Originally posted by Dalton:
You may have missed the part about the crew still being on the torpedo until it enters the destination system. Since the ship has no weapons etc., it can easily afford a few full 6g burns to compensate for any variation at the end point.
Dalton,
Since unmanned jumps don't seem to work in the OTU, I didn't miss that at all. And at the speeds I'm talking about a 'few' 6G burns are a spit in the ocean.
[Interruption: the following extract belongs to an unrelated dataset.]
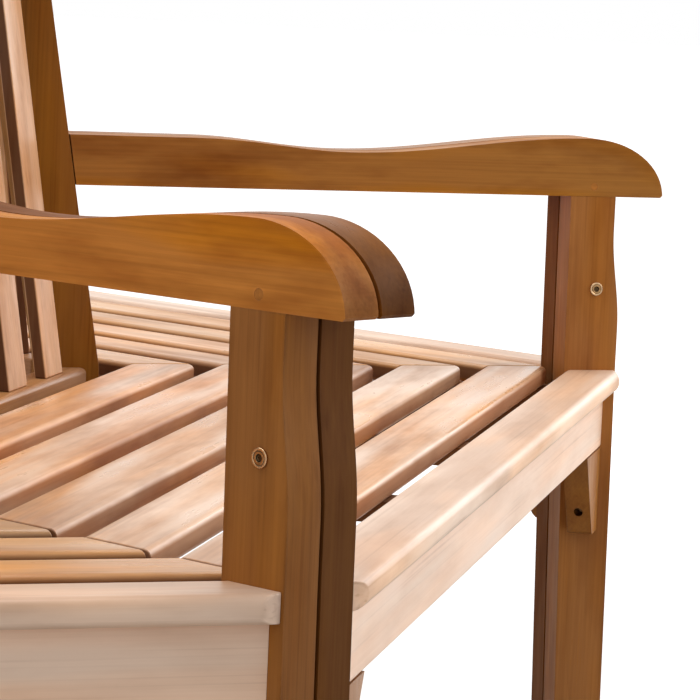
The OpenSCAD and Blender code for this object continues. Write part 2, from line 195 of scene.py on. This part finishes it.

... travelling at a 14-18 G velocity...
First, you can stop right there. You have either made a mistake or don't know what you're talking about. A
gee is a measure of
acceleration and not
velocity. Saying
'14-18 G velocity' is gibberish.
Second, you need to look at some actual numbers in order to understand what sort of distances we're talking about. Let's assume an Earth-sized world with UWP factor 8. That's a diameter of 8,000km and 100D limit of 800,000km. Covering that distance at 1 G of acceleration with the usual turn-around (something our KKM won't do I know) takes 301 minutes or 5
hours.
Let's say your KKM was accelerated by some means at 18 G for an hour. That would give it a velocity of ~635km per second. With that velocity it would still take your KKM ~21 minutes to cover the 100 diameter distance of 800,000km.
Next, I want you to pull out a piece of graph paper. Fill in one tiny box and then count 100 empty boxes out to the left and right and make marks. That's your Earth-sized target inside its 100D limit. Each one of those boxes represents 8,000km But wait! We're going to add the dimension of time too.
'Rad-con' math time here(1), Earth moves at 30km/sec. Every hour, Earth moves 108,000km. Dividing our 8,000km box size into that gives us 13.5 and we'll round it down to 13 make it easier for you.
You're KKM is going to exit jump space sometime during a 33.2 hours window. You don't know when until you jump. Rounding down 33.2 to 33, again for ease, and multiplying by our 13 boxes from above gives us 429 boxes. Let's round that up to 430 because we've round down all the other times.
Take you graph paper and count 215 boxes above and below the center box, then make marks. Complete the 'rectangle' you just formed. It has sides of 201 boxes; Earth and its 100D limit, and 430 boxes; roughly the distance Earth moves in 33.2 hours.
Finally, color in the entire column of boxes Earth is in. That's your 33.2 hour Earth target. Pretty small huh?
It gets worse.
Your KKM is going to arrive at a point you can calculate to within 3,000km per parsec jumped. Again, to make things easier for you we'll say within a single box. The trouble arises that you don't know when you'll arrive at that box so you don't know what vector to choose.
Try this fun game. Take the sheet of graph paper I've had you mark and place a chit on the bottom of the 'Earth' column. Then select a box along one of the 100D sides. That's where you're KKM will arrive. Draw a line from your entry box to other 100D side. The line must be straight, but it can 'slope' in any fashion wyou want. Next, roll 3D6-3. That will give you a number between 0 and 33. It won't be random, there will be a bell curve distribution, but its the best we can do.
With the Earth chit in the 'zero' position and your KKM entry box marked along the 100D side and it's vector string marked across to the other side, apply your 3D6-3 roll to the Earth chit. Every interger in the roll represents 13 boxes of movement for the chit; 0 = none, 1 = 13, 2 = 26, etc. Repeat until the lesson is learned.
How many times did your vector line cross the Earth chit's final position(2)? Let me guess, was it
none?
If you bother to do more math, you'll see that adjusting the vector of your KKM to impact the body your trying to target runs into serious problems. It seems the greater your velocity, the less time you have to correct your aim. As your velocity increases, you get to a point where
Traveller's 6 G manned acceleration limit is wholly inadequate to make any real change in the KKM's vector before it passes the target. If you limit your velocity enough to allow for post-exit aiming, you give the defenders time to do something and severely limits your KKM's effectiveness on impact.
Another thing to remember, unless you're planet busting or are not interested in using the planet for anything for the next few millennia, you're not aiming at an entire world. Instead, you're aiming at an extremely small portion of an entire world. That makes your attempt at aiming even more problematic. You simply aren't trying to intersect a 8,000km 'box as in my graph paper game. Also, because planets
revolve your target might not be on the hemisphere facing you when your KKM arrives at the planet. Going into orbit in order to hit it will further lower your velocity, give the defenders more chances to do something, and limit the amount of damage inflicted.
Gee, ain't math a
BITCH?
Have fun,
Bill
1 - Rad-con i.e. quick and dirty. Earth's orbit, indeed any orbit, is elliptical which means the distance it covers during any given time period will very depending on when it is during it's orbit. That means its orbital speed varies too.
2 - Some folks will point out that you can exit ahead of the Earth chit and simply fly down its column for a slam dunk. Sory, no cigar. In reality the column the Earth chit is moving in is curved, just like the section of orbit the column represents.